Little did I know that she had discovered the bin of cracked corn we had leftover from winter feeding.The next day, I had two companions close behind me as I walked to the door. This was threatening to become a trend, so I put my foot between us and warned the family that the girls were suddenly interested in the house.

This kept on for a while, and The Girls being more persistent than we were vigilant eventually began finding their way regularly into the mudroom. The only thing that kept our house from turning into a giant chicken coop was our mudroom – our Maginot line against feathers and chicken poop. It got even crazier when winter weather rolled in making them completely dependent on the corn bin (in the summer they survived on bugs for the most part).

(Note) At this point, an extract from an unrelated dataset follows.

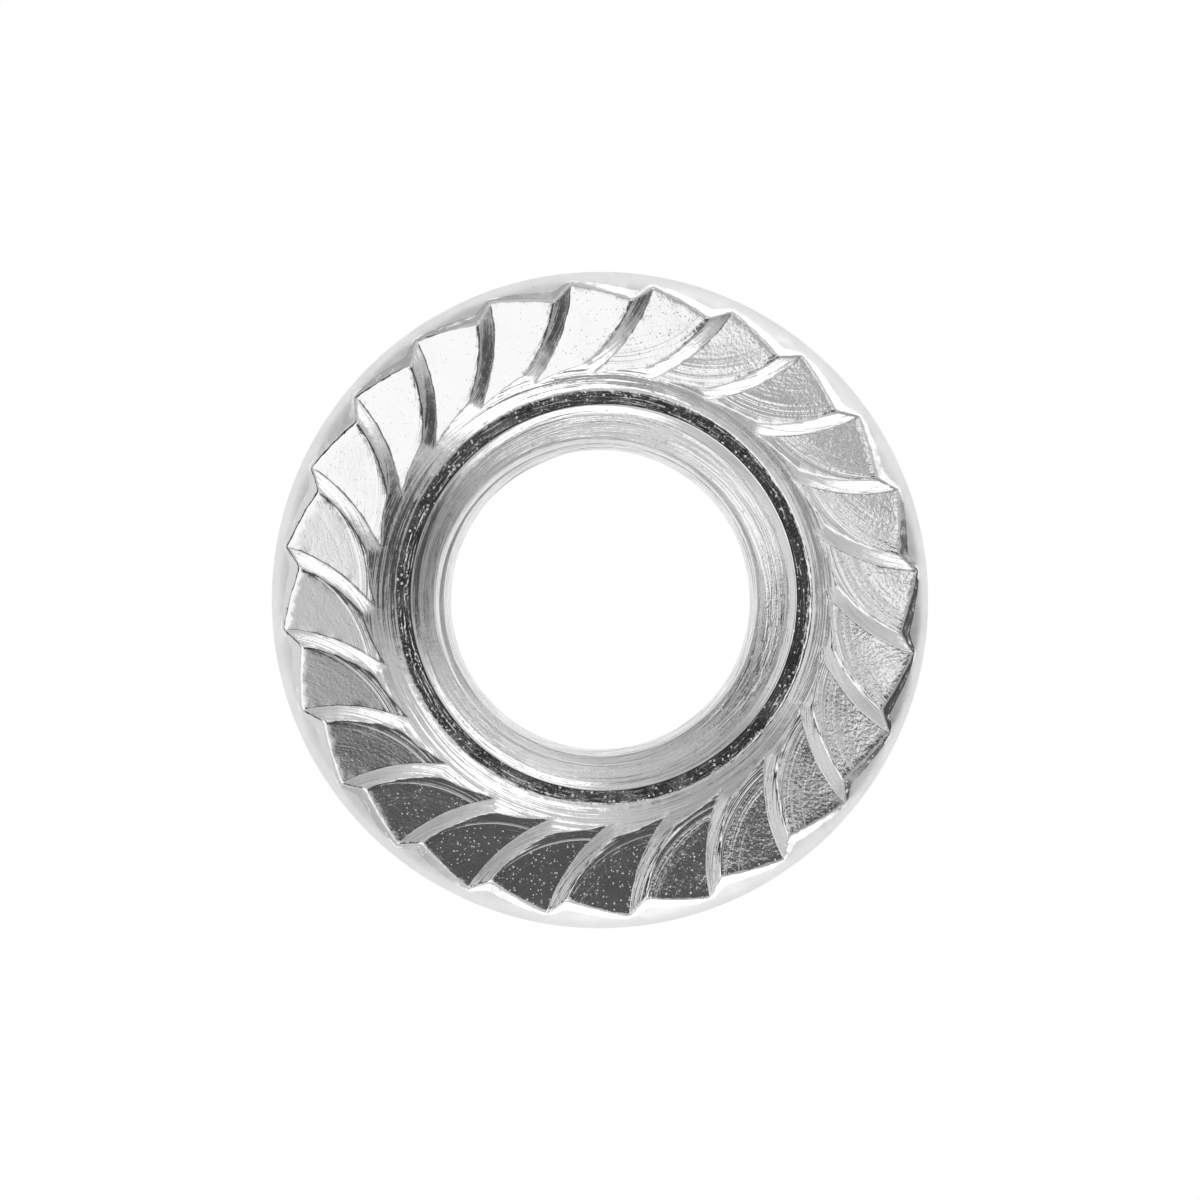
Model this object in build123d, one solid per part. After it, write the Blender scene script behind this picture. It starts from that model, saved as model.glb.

Now, I did draw the line at the living room door – the only chickens in the main house are in picture frames (along with the rest of our family), But, when there was 6-8 inches of fresh snow on the ground and another 4-6 inches on the way (cracked corn sinks), the mudroom/poutry bar was a really convenient way to feed the ladies.  And, somehow, the new mom who had been revolted by the sight of pigeons feeding from and off of tourists in the Plaza of San Marco in Venice had morphed (in a mere five years) into a chicken lady, cooing as she fed The Girls and snapping pictures when it was her husband’s turn.  No one who knows me would ever have mistaken me for a neat freak, but convenience and necessity were teaching me not to let my feathers get ruffled (sorry – I had to do it).

A couple of summers ago a fox a way into the coop and decimated our flock. Fixing the coop and restocking is fairly high up on the to-do list, but, in the interim, the mudroom has been cleared and re-cluttered several times, erasing any evidence that it was once a poultry bar.  I’m still sure that a mudroom is a must-have when you have chickens, but now, even at its most cluttered state, it feels a more than a little empty without our companions, making me wonder if the mudroom needs chickens to be complete.